Application to the Cole Record
- Affirmed 25% reduction (hours): The district court reasonably found above-average time on routine matters and hours not justified by case demands (including an unsuccessful certiorari bid). This aligns with Vermont’s deference to trial courts on reasonableness and billing judgment.
- Vacated 30% reduction (success): The district court equated “overall success” with fees-to-damages proportionality and a “reasonable paying client” metric—both inconsistent with Vermont law for one-sided fee-shifting statutes serving public purposes. On remand, the court may consider the absence of punitive damages or other litigation outcomes as part of “results obtained,” but cannot reduce fees merely because damages were $55,000 or because fees exceed damages.
- Sequential calculation on remand: The district court should identify the lodestar after the 25% hours cut and administrative-time adjustment, then assess any further adjustment, ensuring no duplication and no reliance on proportionality.
Key Takeaways
- Under Vermont law, proportionality between damages and attorney’s fees is not a permissible basis to reduce a fee award under VOSHA, VESTA, or similar one-sided fee-shifting statutes.
- Courts may consider “degree of success,” but must not let the fees-to-damages ratio be determinative; success is holistic and includes public-benefit and rights-vindication aspects.
- Across-the-board reductions for excessive or unreasonable hours are allowed when grounded in the record and Vermont’s recognized factors.
- Fee calculations should follow the lodestar sequence: set the lodestar, then adjust; avoid double counting and ensure clear explanations.

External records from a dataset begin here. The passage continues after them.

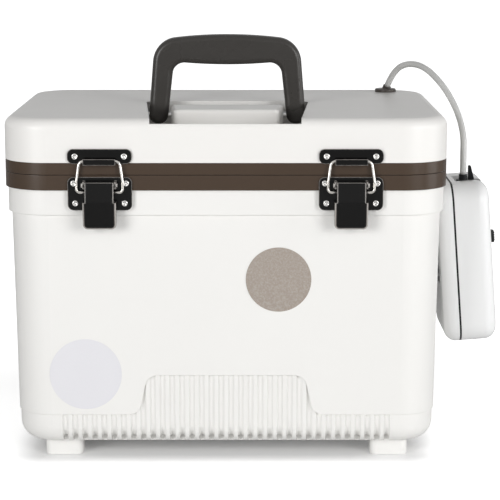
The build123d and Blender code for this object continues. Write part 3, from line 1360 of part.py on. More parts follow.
SWITCH_BLOCK_TOP = PUMP_FRONT_DEPTH - PUMP_WALL - 2 * KNOB_GAP
with BuildPart() as switch_block:
    with BuildSketch(PUMP.offset(SWITCH_BLOCK_TOP - SWITCH_BLOCK_DEPTH)):
        with Locations((0, SWITCH_RISE - SWITCH_TRAVEL / 2)):
            Rectangle(
                SWITCH_SLOT_WIDTH + 2 * SWITCH_BLOCK_MARGIN, SWITCH_SLOT_LENGTH + 2 * SWITCH_BLOCK_MARGIN
            )
    extrude(amount=SWITCH_BLOCK_DEPTH)
save(switch_block.part, "switch_block")

# ---- batteries and their contacts
with BuildPart() as batteries:
    for side in (-1, 1):
        add(battery(side))
save(batteries.part, "batteries")

with BuildPart() as battery_contacts:
    for low in (BATTERY_FOOT_V - CONTACT_SHEET, BATTERY_FOOT_V + BATTERY_LENGTH + BATTERY_CAP):
        with BuildSketch(PUMP.offset(BATTERY_N - BATTERY_RADIUS / 2)):
            with Locations((0, low + CONTACT_SHEET / 2)):
                Rectangle(BATTERY_RADIUS * 3, CONTACT_SHEET)
        extrude(amount=BATTERY_RADIUS)
save(battery_contacts.part, "battery_contacts")

# ---- motor, cam, diaphragm and pump head on their chassis
with BuildPart() as motor:
    add(across_pump(MOTOR_RADIUS, CAM_V, CAM_N, MOTOR_Y, MOTOR_Y + MOTOR_LENGTH))
    add(across_pump(MOTOR_RADIUS / 3, CAM_V, CAM_N, MOTOR_Y + MOTOR_LENGTH, MOTOR_Y + MOTOR_LENGTH + 2))
    add(across_pump(SHAFT_RADIUS + RUNNING_CLEARANCE, CAM_V, CAM_N, SHAFT_START, 0), mode=Mode.SUBTRACT)
save(motor.part, "motor")

with BuildPart() as drive_cam:
    add(across_pump(SHAFT_RADIUS, CAM_V, CAM_N, SHAFT_START + 1, CAM_Y))
    add(across_pump(CAM_RADIUS, CAM_V, CAM_N, CAM_Y, CAM_Y + CAM_THICKNESS))
    add(across_pump(CRANK_PIN_RADIUS, CAM_V + CAM_THROW, CAM_N, CAM_Y + CAM_THICKNESS, YOKE_SHEET / 2 + 1))
save(drive_cam.part, "drive_cam")

DIAPHRAGM_V = CAM_V + YOKE_RADIUS + YOKE_STEM
with BuildPart() as diaphragm:
    add(across_pump(YOKE_RADIUS, CAM_V, CAM_N, -YOKE_SHEET / 2, YOKE_SHEET / 2))
    add(across_pump(YOKE_RADIUS - 2, CAM_V, CAM_N, -YOKE_SHEET, YOKE_SHEET), mode=Mode.SUBTRACT)
    add(along_pump(YOKE_STEM_RADIUS, 0, CAM_N, CAM_V + YOKE_RADIUS - 1, DIAPHRAGM_V))
    add(along_pump(HEAD_RADIUS - 1, 0, CAM_N, DIAPHRAGM_V, DIAPHRAGM_V + DIAPHRAGM_SHEET))
save(diaphragm.part, "diaphragm")

HEAD_FOOT_V = DIAPHRAGM_V + DIAPHRAGM_SHEET
with BuildPart() as pump_head:
    add(along_pump(HEAD_RADIUS, 0, CAM_N, HEAD_FOOT_V, HEAD_FOOT_V + HEAD_HEIGHT))
    add(along_pump(NOZZLE_STEM_RADIUS, 0, CAM_N, HEAD_FOOT_V + HEAD_HEIGHT, HEAD_FOOT_V + HEAD_HEIGHT + 2))
    add(
        along_pump(AIR_BORE_RADIUS, 0, CAM_N, HEAD_FOOT_V + 2, HEAD_FOOT_V + HEAD_HEIGHT + 2),
        mode=Mode.SUBTRACT,
    )
save(pump_head.part, "pump_head")

with BuildPart() as pressure_tube:
    head_spigot = PUMP.from_local_coords((0, HEAD_FOOT_V + HEAD_HEIGHT + 2, CAM_N))
    with BuildSketch(Plane(origin=head_spigot, z_dir=PUMP.y_dir)):
        Circle(NOZZLE_STEM_RADIUS)
        Circle(AIR_BORE_RADIUS, mode=Mode.SUBTRACT)
    with BuildSketch(Plane(origin=NOZZLE_FOOT, z_dir=(0, 0, 1))):
        Circle(NOZZLE_STEM_RADIUS)
        Circle(AIR_BORE_RADIUS, mode=Mode.SUBTRACT)
    loft()
save(pressure_tube.part, "pressure_tube")

with BuildPart() as pump_chassis:
    with BuildSketch(PUMP.offset(CHASSIS_N)):
        with Locations(((CHASSIS_LOW_Y + CHASSIS_HIGH_Y) / 2, (CHASSIS_LOW_V + CHASSIS_HIGH_V) / 2)):
            Rectangle(CHASSIS_HIGH_Y - CHASSIS_LOW_Y, CHASSIS_HIGH_V - CHASSIS_LOW_V)
    extrude(amount=CHASSIS_SHEET)
    with BuildSketch(PUMP.offset(CHASSIS_N + CHASSIS_SHEET)):
        with Locations((MOTOR_Y + MOTOR_LENGTH / 2, CAM_V)):
            Rectangle(MOTOR_LENGTH - 4, MOTOR_RADIUS * 1.5)
        with Locations((0, HEAD_FOOT_V + HEAD_HEIGHT / 2)):
            Rectangle(HEAD_RADIUS * 1.5, HEAD_HEIGHT - 1)
    extrude(amount=CAM_N - CHASSIS_N - CHASSIS_SHEET - MOTOR_RADIUS / 2)
    add(across_pump(MOTOR_RADIUS, CAM_V, CAM_N, MOTOR_Y, MOTOR_Y + MOTOR_LENGTH), mode=Mode.SUBTRACT)
    add(along_pump(HEAD_RADIUS, 0, CAM_N, HEAD_FOOT_V, HEAD_FOOT_V + HEAD_HEIGHT), mode=Mode.SUBTRACT)
save(pump_chassis.part, "pump_chassis")

# ---- air line: hose from the pump to the lid, grommet, hose inside, air stone
with BuildPart() as hose_grommet:
    with BuildSketch(Plane.XY.offset(LID_TOP)):
        with Locations((GROMMET_X, GROMMET_Y)):
            Circle(GROMMET_RADIUS)
    extrude(amount=GROMMET_HEAD)
    fillet(hose_grommet.faces().sort_by(Axis.Z)[-1].edges(), GROMMET_HEAD * 0.4)
    add(cylinder(GROMMET_NECK_RADIUS, (GROMMET_X, GROMMET_Y, SEAM), (0, 0, 1), LID_TOP - SEAM))
    add(cylinder(SPIGOT_RADIUS, (GROMMET_X, GROMMET_Y, LID_TOP + 1), SPIGOT_DIRECTION, SPIGOT_LENGTH))
    add(
        cylinder(AIR_BORE_RADIUS, (GROMMET_X, GROMMET_Y, SEAM), (0, 0, 1), LID_TOP + 1 - SEAM),
        mode=Mode.SUBTRACT,
    )
    add(cylinder(AIR_BORE_RADIUS, (GROMMET_X, GROMMET_Y, LID_TOP + 1), SPIGOT_DIRECTION, SPIGOT_LENGTH),
        mode=Mode.SUBTRACT)
save(hose_grommet.part, "hose_grommet")

for name, points in (("air_hose", OUTER_HOSE), ("inner_hose", INNER_HOSE)):
    radii = bend_radii(points)
    with BuildPart() as hose:
        with BuildLine() as route:
            FilletPolyline(*points, radius=radii)
        with BuildSketch(Plane(origin=route.line @ 0, z_dir=route.line % 0)):
            Circle(HOSE_RADIUS)
        sweep(path=route.line)
    length = sum(edge.length for edge in route.edges())
    print(name, "length", round(length, 1), "radii", [round(r, 1) for r in radii],
          "volume / (section x length)", round(hose.part.volume / (pi * HOSE_RADIUS**2 * length), 4))
    save(hose.part, name)

with BuildPart() as air_stone:
    stone_axis = (Vector(*INNER_HOSE[-1]) - Vector(*INNER_HOSE[-2])).normalized()
    with BuildSketch(Plane(origin=INNER_HOSE[-1], z_dir=stone_axis)):
        Circle(STONE_RADIUS)
    extrude(amount=STONE_LENGTH)
    fillet(air_stone.edges().filter_by(GeomType.CIRCLE), STONE_RADIUS * 0.2)
save(air_stone.part, "air_stone")
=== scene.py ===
"""Aerated bait bucket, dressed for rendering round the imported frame.

Every length is in metres, +Z is up and the front with its latches faces -Y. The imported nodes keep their
places. This file gives them their finishes and adds the hoses, the fasteners and the small moulded detail.
"""
from __future__ import annotations

import json
import logging
import math
from collections.abc import Iterable, Sequence
from dataclasses import dataclass, fields
from enum import Enum

import bmesh
import bpy
from mathutils import Matrix, Vector

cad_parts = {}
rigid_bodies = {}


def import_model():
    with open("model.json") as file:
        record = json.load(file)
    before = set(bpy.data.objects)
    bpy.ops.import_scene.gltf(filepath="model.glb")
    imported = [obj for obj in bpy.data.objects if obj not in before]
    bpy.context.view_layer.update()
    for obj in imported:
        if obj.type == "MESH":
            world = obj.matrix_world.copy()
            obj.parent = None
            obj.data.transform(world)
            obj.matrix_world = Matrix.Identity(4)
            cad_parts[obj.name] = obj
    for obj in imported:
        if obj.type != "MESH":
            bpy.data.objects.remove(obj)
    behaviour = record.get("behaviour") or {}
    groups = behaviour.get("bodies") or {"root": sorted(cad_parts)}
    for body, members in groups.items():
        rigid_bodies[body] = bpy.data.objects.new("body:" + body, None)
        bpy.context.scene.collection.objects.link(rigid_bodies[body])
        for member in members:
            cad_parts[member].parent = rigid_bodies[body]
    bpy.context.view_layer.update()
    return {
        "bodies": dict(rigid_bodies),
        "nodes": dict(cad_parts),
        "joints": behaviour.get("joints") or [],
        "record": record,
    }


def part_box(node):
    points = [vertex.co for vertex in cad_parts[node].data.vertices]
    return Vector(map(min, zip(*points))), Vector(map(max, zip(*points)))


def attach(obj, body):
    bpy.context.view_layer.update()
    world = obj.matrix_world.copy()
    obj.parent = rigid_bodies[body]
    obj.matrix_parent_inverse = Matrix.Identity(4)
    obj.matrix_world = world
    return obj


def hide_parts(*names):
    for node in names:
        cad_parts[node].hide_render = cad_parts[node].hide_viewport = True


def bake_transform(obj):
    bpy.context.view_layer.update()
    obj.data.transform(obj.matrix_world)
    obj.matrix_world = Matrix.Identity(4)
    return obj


LOG = logging.getLogger("bait_bucket")

Point = tuple[float, float, float]
Colour = tuple[float, float, float]
Rgba = tuple[float, float, float, float]
Socket = bpy.types.NodeSocket

MM = 0.001
WELD = 1e-7  # points nearer than this are one
FOOTPRINT: Point = (0.145, 0.100, 0.0)  # half the ground that the feet stand on
AHEAD: Point = (0.0, -1.0, 0.0)
BEHIND: Point = (0.0, 1.0, 0.0)


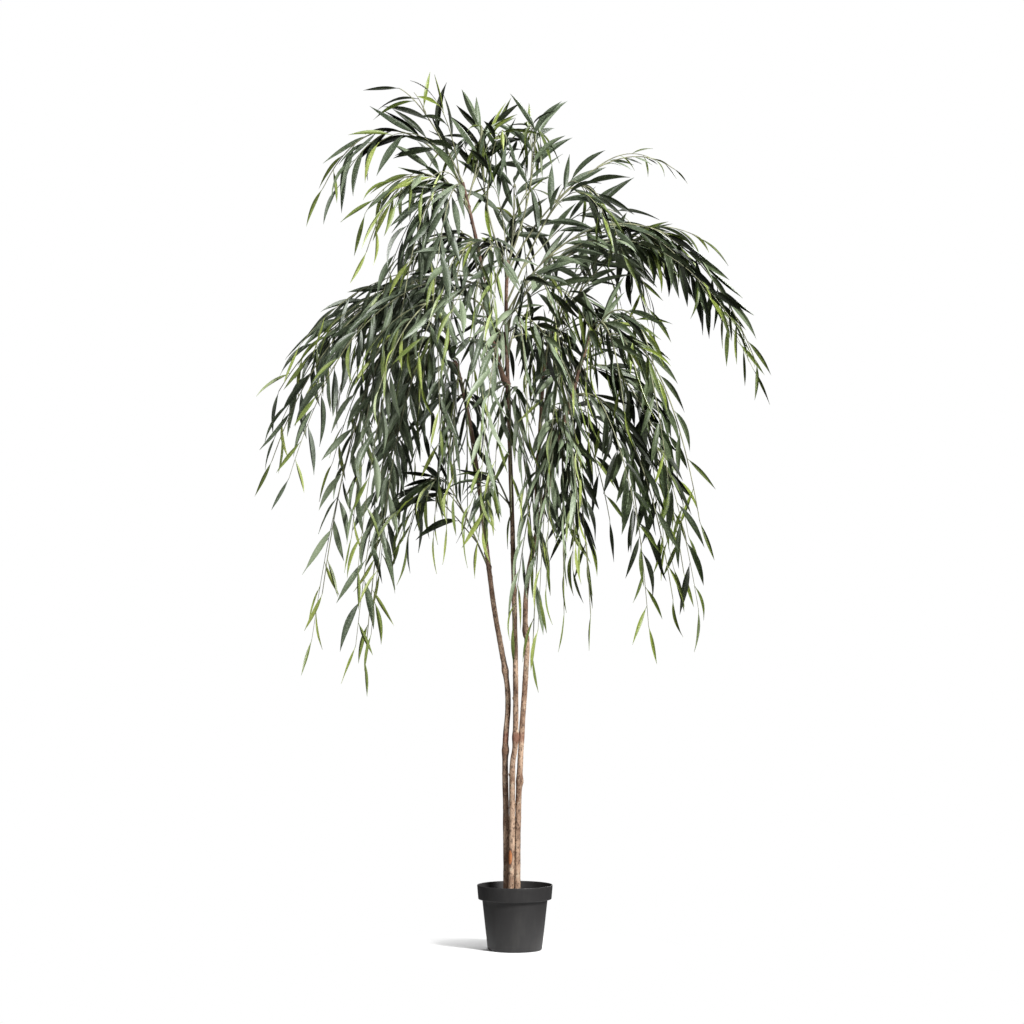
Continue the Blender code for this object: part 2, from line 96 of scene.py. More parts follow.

- This decision strengthens private enforcement of public-welfare statutes in Vermont by ensuring attorneys can be compensated reasonably even in modest-damages cases.
Conclusion
Cole v. Foxmar, Inc. is a clarifying decision that reinforces foundational principles of Vermont fee-shifting jurisprudence. It approves a well-explained reduction for excessive hours while emphatically rejecting any reduction grounded in proportionality between fees and damages. The opinion harmonizes Vermont’s commitment to a lodestar-based reasonableness inquiry with the public-enforcement objectives that animate one-sided fee-shifting provisions. On remand, and in future Vermont fee cases, trial courts should continue to scrutinize hours and rates rigorously, consider “results obtained” sensibly, and resist any gravitational pull toward proportionality—so that fee awards remain faithful to legislative design and the practical necessities of rights enforcement.